Heiliges Land
Heiliges Land: “Barmherzigkeit üben und Gerechtigkeit fordern gehören zusammen“
Bald werden in Bethlehem und Nazareth die Heiligen Pforten geöffnet – Weihbischof Marcuzzo aus Nazareth betont, dass Verzeihen im Heiligen Land auch politische Dimensionen hat.
YouTube-Film über das Leben der Christen im Hl. Land Produkte aus dem Heiligen Land bei Kirche in Not
21.12.2015
“Das Heilige Jahr der Barmherzigkeit ist sehr wichtig für das Heilige Land. Es hat spirituelle, aber auch soziale und politische Dimensionen”:
Dies hat der im Lateinischen Patriarchat für Israel zuständige Weihbischof Giacinto-Boulos Marcuzzo betont. Gegenüber dem internationalen katholischen Hilfswerk Kirche in Not erklärte der in Nazareth (Israel) ansässige Bischof, dass das von Papst Franziskus ausgerufene Jahr der Barmherzigkeit den einzelnen Christen wie die christliche Gemeinschaft verwandeln müsse. Beides gehöre zusammen, so Weihbischof Marcuzzo. “Dieses Jahr ist eine Möglichkeit des Wachstums im Glauben und der tätigen Liebe. Die Barmherzigkeit ist die Ausübung der Liebe in schwierigen Situationen. Das Heilige Land lebt aber in Umständen, in der der einzelne gläubige Christ zu einem heroischen Zeugnis der Liebe aufgerufen ist.” Die wichtigste Frucht des Heiligen Jahres für den Einzelnen wäre Marcuzzo zufolge die Wiederentdeckung des Busssakraments. “Ich hoffe zunächst auf eine reifere, bewusstere und erwachsenere Rückkehr zum Beichtsakrament. Das betrifft vor allem den Einzelnen, hat dann aber auch soziale Dimensionen. Denn der umkehrbereite Mensch lässt sich in Dienst für die Anderen nehmen. Wir erhoffen so mehr Solidarität und Selbstlosigkeit. Der Christ muss sich stärker als Bruder des Bruders erweisen.
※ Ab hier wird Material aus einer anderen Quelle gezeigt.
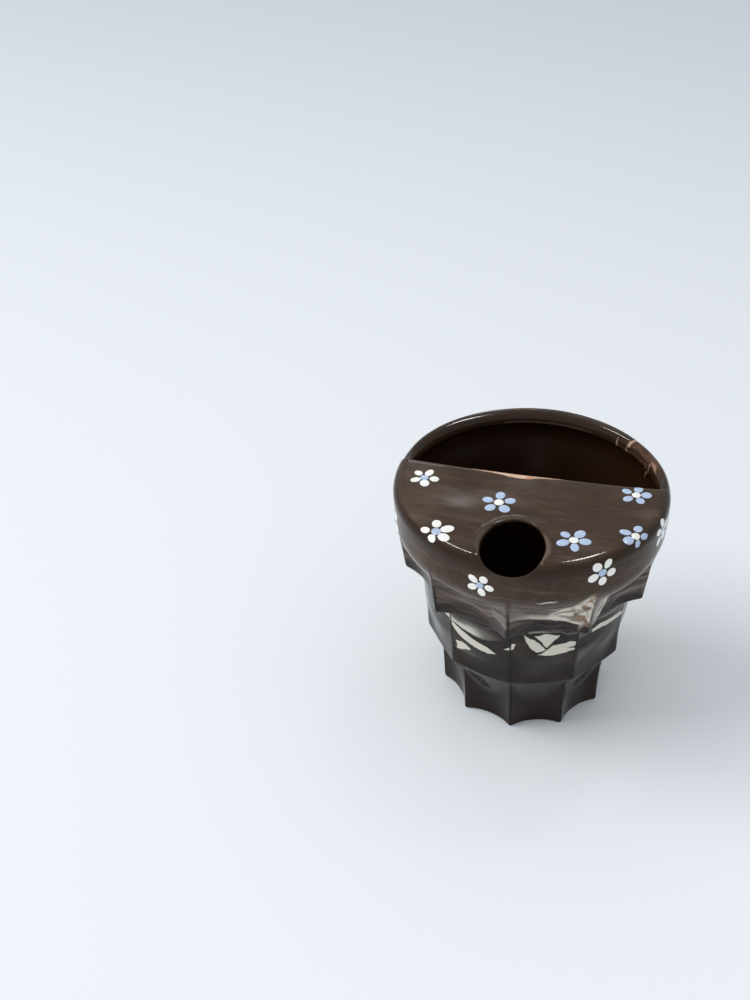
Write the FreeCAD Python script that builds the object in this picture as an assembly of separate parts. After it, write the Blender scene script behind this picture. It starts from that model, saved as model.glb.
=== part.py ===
import FreeCAD, Part
import math
import os

from FreeCAD import Vector

# A slip-cast ceramic to-go cup, modelled as the single piece of clay that it is.
# Three fluted tiers step inwards below a smooth band. A half lid, cast in one with the wall,
# covers the drinking side and carries the sip hole; the other half is open for filling.
# Millimetres, Z up. The origin is on the cup's axis, on the surface it stands on.
# The drinking side faces -Y, and the first ridge lies there, under the sip hole.

# Whole cup
wall = 3.0
floor_thickness = 4.5
floor_corner = 3.0

# Ridges: the same count, the same directions and the same narrow crest in every tier
ridge_count = 10
ridge_crest = 0.7

# Foot tier, the lowest, whose belly rises straight from the flutes.
# A crease is the height above its tier's base where the belly meets the middle of a flute.
foot_height = 25.6
foot_ridge_radius = 28.1
foot_flute_depth = 3.4
foot_ridge_lean = 1.0
foot_crease = 11.6

# Middle tier, whose underside falls towards the axis and whose belly steepens at a soft bend.
# A step is how far a tier's ridges, or the band, stand out beyond those of the tier below.
# The bend lies at the height above the tier's base where the belly has swallowed the ridges.
middle_height = 26.3
middle_step = 5.6
middle_flute_depth = 2.0
middle_ridge_lean = 1.0
middle_crease = 3.4
middle_bend = 12.2
middle_bend_radius = 24.0
middle_hem_drop = 1.2

# Upper tier, whose ridges lean out until they fade into the belly that turns up into the band
upper_height = 22.1
upper_step = 7.4
upper_flute_depth = 5.2
upper_ridge_lean = 2.8
upper_crease = 8.8
upper_bend = 16.8
upper_bend_radius = 12.0

# Band, which flares up to its rounded shoulder
band_height = 10.6
band_step = 3.3
band_flare = 0.3
shoulder_radius = 3.4
shoulder_fall = 0.9
shoulder_reach = 3.2

# Half lid and rim
lid_thickness = 3.2
lid_overhang = 4.5
lid_corner = 2.0
rim_lip = 1.4
edge_round = 1.2

# Sip hole, bored square to the lid's falling front, so it leans outwards
sip_bore = 20.0
sip_center = 33.0
sip_drop = 1.6
sip_lean = 33.0

# Each belly's top stays this far inside the flutes of the tier above
ledge = 0.3

# How far hidden joints between the blocks run into each other
overlap = 1.0

# Places worked out from the sizes above
pitch = 360.0 / ridge_count
middle_base = foot_height
upper_base = middle_base + middle_height
band_base = upper_base + upper_height
height = band_base + band_height
middle_ridge_radius = foot_ridge_radius + middle_step
upper_ridge_radius = middle_ridge_radius + upper_step
band_radius = upper_ridge_radius + band_step
under_lid = height - lid_thickness
crease_radius = band_radius - shoulder_reach
rim_opening = crease_radius - rim_lip
shoulder_top = height - shoulder_fall


def polar(radius, degrees, z):
    """A point at an azimuth measured from -Y towards +X."""
    angle = math.radians(degrees)
    return Vector(radius * math.sin(angle), -radius * math.cos(angle), z)


def turned(*corners):
    """A body turned about Z from (radius, height) corners; a third number rounds its corner."""
    points = [Vector(corner[0], 0, corner[1]) for corner in corners]
    starts = list(points)
    ends = list(points)
    edges = []
    for index, corner in enumerate(corners):
        if len(corner) == 3:
            here = points[index]
            back = (points[index - 1] - here).normalize()
            ahead = (points[(index + 1) % len(points)] - here).normalize()
            half = back.getAngle(ahead) / 2
            inward = (back + ahead).normalize()
            starts[index] = here + back * (corner[2] / math.tan(half))
            ends[index] = here + ahead * (corner[2] / math.tan(half))
            middle = here + inward * (corner[2] / math.sin(half) - corner[2])
            edges.append(Part.Arc(starts[index], middle, ends[index]).toShape())
    for index in range(len(points)):
        edges.append(Part.makeLine(ends[index], starts[(index + 1) % len(points)]))
    outline = Part.Wire(Part.sortEdges(edges)[0])
    return Part.Face(outline).revolve(Vector(0, 0, 0), Vector(0, 0, 1), 360)


def crest_start(ridge):
    """The angle from a flute's middle to the near side of the ridge's crest."""
    return math.radians(pitch / 2) - ridge_crest / (2 * ridge)


class Tier:
    """A fluted block: a leaning cone with a round flute cut between each pair of ridges.

    The flutes lean a little less than the ridges, so that every crest keeps its width.
    """

    def __init__(self, base, tall, ridge, depth, lean, crease):
        self.base = base
        self.top = base + tall
        self.ridge = ridge
        self.flute = ridge - depth
        self.ridge_slope = lean / tall
        self.crease = base + crease
        rise = ridge * math.cos(crest_start(ridge)) - self.flute
        chord = ridge * math.sin(crest_start(ridge))
        self.flute_radius = (rise ** 2 + chord ** 2) / (2 * rise)
        above = ridge + lean
        chord = above * math.sin(crest_start(above))
        rise = self.flute_radius - math.sqrt(self.flute_radius ** 2 - chord ** 2)
        flute_above = above * math.cos(crest_start(above)) - rise
        self.flute_slope = (flute_above - self.flute) / tall

    def ridge_at(self, z):
        return self.ridge + self.ridge_slope * (z - self.base)

    def flute_at(self, z):
        return self.flute + self.flute_slope * (z - self.base)

    def block(self, z_low, z_high):
        stretch = math.hypot(1, self.flute_slope)
        away = self.flute_radius * stretch
        spare = self.flute_radius * self.flute_slope + overlap
        tall = (z_high - z_low + 2 * spare) * stretch
        flutes = []
        for index in range(ridge_count):
            azimuth = (index + 0.5) * pitch
            start = polar(self.flute_at(z_low - spare) + away, azimuth, z_low - spare)
            axis = polar(self.flute_slope, azimuth, 1)
            flutes.append(Part.makeCylinder(self.flute_radius, tall, start, axis))
        cone = Part.makeCone(self.ridge_at(z_low), self.ridge_at(z_high), z_high - z_low,
                             Vector(0, 0, z_low))
        return cone.cut(flutes)


foot = Tier(0, foot_height, foot_ridge_radius, foot_flute_depth, foot_ridge_lean, foot_crease)
middle = Tier(middle_base, middle_height, middle_ridge_radius, middle_flute_depth,
              middle_ridge_lean, middle_crease)
upper = Tier(upper_base, upper_height, upper_ridge_radius, upper_flute_depth,
             upper_ridge_lean, upper_crease)


# Outer form: one turned body for the bellies, band, shoulder and lid, and three fluted blocks
def smooth_body():
    foot_top = middle_ridge_radius - middle_flute_depth - ledge
    middle_top = upper_ridge_radius - upper_flute_depth - ledge
    low = foot.crease - 2 * overlap
    rise = (foot_top - foot.flute_at(foot.crease)) / (foot.top - foot.crease)
    bend = middle_base + middle_bend
    knee = upper_base + upper_bend
    return turned(
        (0, low),
        (foot.flute_at(foot.crease) - 2 * overlap * rise, low),
        (foot_top, middle_base),
        (foot_top, middle.crease - overlap),
        (middle.flute_at(middle.crease), middle.crease),
        (middle.ridge_at(bend), bend, middle_bend_radius),
        (middle_top, upper_base),
        (middle_top, upper.crease - overlap),
        (upper.flute_at(upper.crease), upper.crease),
        (band_radius - band_flare, knee, upper_bend_radius),
        (band_radius, shoulder_top, shoulder_radius),
        (crease_radius, height),
        (0, height),
    )


def middle_block():
    """The middle tier's fluted block, with its underside cut to a shallow cone."""
    low = middle_base - middle_hem_drop
    fall = middle_hem_drop / middle_flute_depth
    inside = middle.flute_at(middle_base) - 3 * overlap
    outside = middle_ridge_radius + 3 * overlap
    skirt = turned(
        (inside, middle_base - (middle_ridge_radius - inside) * fall),
        (outside, middle_base + (outside - middle_ridge_radius) * fall),
        (outside, low - 3 * overlap),
        (inside, low - 3 * overlap),
    )
    return middle.block(low, upper_base + overlap).cut(skirt)


def outer_form():
    return smooth_body().fuse([
        foot.block(0, foot_height),
        middle_block(),
        upper.block(upper_base, band_base),
    ]).removeSplitter()


# Inner form: the hollow that the slip leaves, one wall inside the flutes and the bellies
def hollow():
    foot_wall = foot.flute_at(floor_thickness) - wall
    band_wall = band_radius - band_flare - wall
    return turned(
        (0, floor_thickness),
        (foot_wall - floor_corner, floor_thickness),
        (foot_wall, floor_thickness + floor_corner),
        (foot.flute_at(foot.crease) - wall, foot.crease),
        (middle.flute_at(middle.crease) - wall, middle.crease),
        (upper.flute_at(upper.crease) - wall, upper.crease - overlap),
        (band_wall, upper_base + upper_bend + wall),
        (band_wall, under_lid - wall),
        (band_wall - wall, under_lid),
        (0, under_lid),
    )


# Filling opening: the top inside the rim, beyond the lid's straight edge
def filling_opening():
    tall = lid_thickness + 2 * wall
    disc = Part.makeCylinder(rim_opening, tall, Vector(0, 0, height - tall))
    beyond = Part.makeBox(2 * band_radius, 2 * band_radius, tall,
                          Vector(-band_radius, lid_overhang, height - tall))
    opening = disc.common(beyond)
    upright = [edge for edge in opening.Edges
               if edge.BoundBox.ZLength > tall / 2 and abs(edge.CenterOfMass.x) > lid_corner]
    return opening.makeFillet(lid_corner, upright)


def round_opening(body):
    """Soften the lid's straight edge and the rim's inner edge, as wet sponging does."""
    loop = [edge for edge in body.Edges
            if edge.BoundBox.ZMin > height - edge_round / 2
            and edge.BoundBox.YMin > lid_overhang - edge_round / 2
            and edge.BoundBox.YMax < crease_radius - rim_lip / 2]
    return body.makeFillet(edge_round, loop)


# Sip hole: a round bore that leans out, centred on the lid's falling front
def sip_cutter():
    lean = math.radians(sip_lean)
    axis = Vector(0, -math.sin(lean), math.cos(lean))
    reach = 4 * lid_thickness
    start = Vector(0, -sip_center, height - sip_drop) - axis * (reach / 2)
    return Part.makeCylinder(sip_bore / 2, reach, start, axis)


cup = outer_form()
cup = cup.cut(hollow()).cut(filling_opening())
cup = round_opening(cup)
cup = cup.cut(sip_cutter())

os.makedirs("parts", exist_ok=True)
cup.exportStep("parts/cup.step")
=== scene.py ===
# %% [markdown]
# A slip-cast to-go cup. It is one piece of fired clay: three fluted tiers, a smooth band, and half
# a lid with a sip hole. The frame holds its plain solid. This lesson dresses that solid with a
# softer, glazed copy and with hand-painted flowers. All sizes are typed in millimetres, as a potter
# would measure them, and are turned to metres when a mesh is made.

# %% Load the frame
import math

import bmesh
import bpy
import numpy as np
from mathutils import Matrix, Vector, geometry
from mathutils.bvhtree import BVHTree


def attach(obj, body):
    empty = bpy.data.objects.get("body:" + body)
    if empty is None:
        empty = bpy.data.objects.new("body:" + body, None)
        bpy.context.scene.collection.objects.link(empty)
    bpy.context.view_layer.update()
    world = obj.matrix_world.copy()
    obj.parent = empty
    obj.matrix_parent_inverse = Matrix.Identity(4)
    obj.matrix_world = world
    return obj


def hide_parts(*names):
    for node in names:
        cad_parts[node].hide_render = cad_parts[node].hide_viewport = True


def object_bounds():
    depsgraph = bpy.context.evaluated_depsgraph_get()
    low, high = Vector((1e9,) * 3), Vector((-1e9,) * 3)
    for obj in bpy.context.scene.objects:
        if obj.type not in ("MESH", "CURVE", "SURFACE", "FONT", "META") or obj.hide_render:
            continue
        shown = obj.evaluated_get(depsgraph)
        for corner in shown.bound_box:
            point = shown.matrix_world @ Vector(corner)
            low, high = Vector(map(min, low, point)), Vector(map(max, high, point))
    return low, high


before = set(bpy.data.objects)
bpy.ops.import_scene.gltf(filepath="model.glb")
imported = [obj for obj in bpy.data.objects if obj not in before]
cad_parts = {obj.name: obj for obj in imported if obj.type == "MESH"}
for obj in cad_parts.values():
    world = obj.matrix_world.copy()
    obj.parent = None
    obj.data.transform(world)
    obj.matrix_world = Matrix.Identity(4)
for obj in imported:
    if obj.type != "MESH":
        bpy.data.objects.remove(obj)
cad_low, cad_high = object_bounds()
MM = 0.001
print("frame box in mm:", [round(v / MM, 1) for v in (*cad_low, *cad_high)])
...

Das gilt für die Beziehungen der Christen untereinander, aber auch im Verhältnis zu den Angehörigen anderer Religionen, seien es Moslems, Juden oder Drusen. Man muss den Anderen in seiner Andersheit akzeptieren.”
Ein entscheidender Aspekt der Barmherzigkeit sei die Bereitschaft, Verzeihung zu gewähren, betonte der Weihbischof. Angesichts des israelisch-palästinensischen Konflikts sei die Rede vom Verzeihen aber natürlich eine besondere Herausforderung für die überwiegend palästinensischen Christen im Heiligen Land. “Die Leute fragen mich derzeit, wie sie die Barmherzigkeit und das Verzeihen leben können angesichts so grosser Ungerechtigkeiten wie der Kriege und der Gewalt, die sie erleben. Eine Antwort ist nicht leicht. Aber eine Sache ist klar. Wir können nicht einerseits barmherzig handeln und aufhören, Gerechtigkeit einzufordern. Wir müssen beide in Einklang bringen. Die Kirche verlangt von uns nicht, barmherzig zu sein und auf das Einfordern von Gerechtigkeit zu verzichten.” Marcuzzo führte Beispiele aus anderen Kontexten an. “Natürlich ist für uns Christen Jesus Christus das Beispiel schlechthin, wie das geht. Aber auch danach hat es Personen gegeben, die versucht haben, Barmherzigkeit und Gerechtigkeit in Einklang zu bringen. Gandhi beispielsweise hat das meiner Meinung nach in seinem Kontext exemplarisch gelebt. Das kann uns auch als Christen im Heiligen Land inspirieren.”
In Bethlehem wird die Heilige Pforte am 24., in Nazareth am 27. Dezember geöffnet.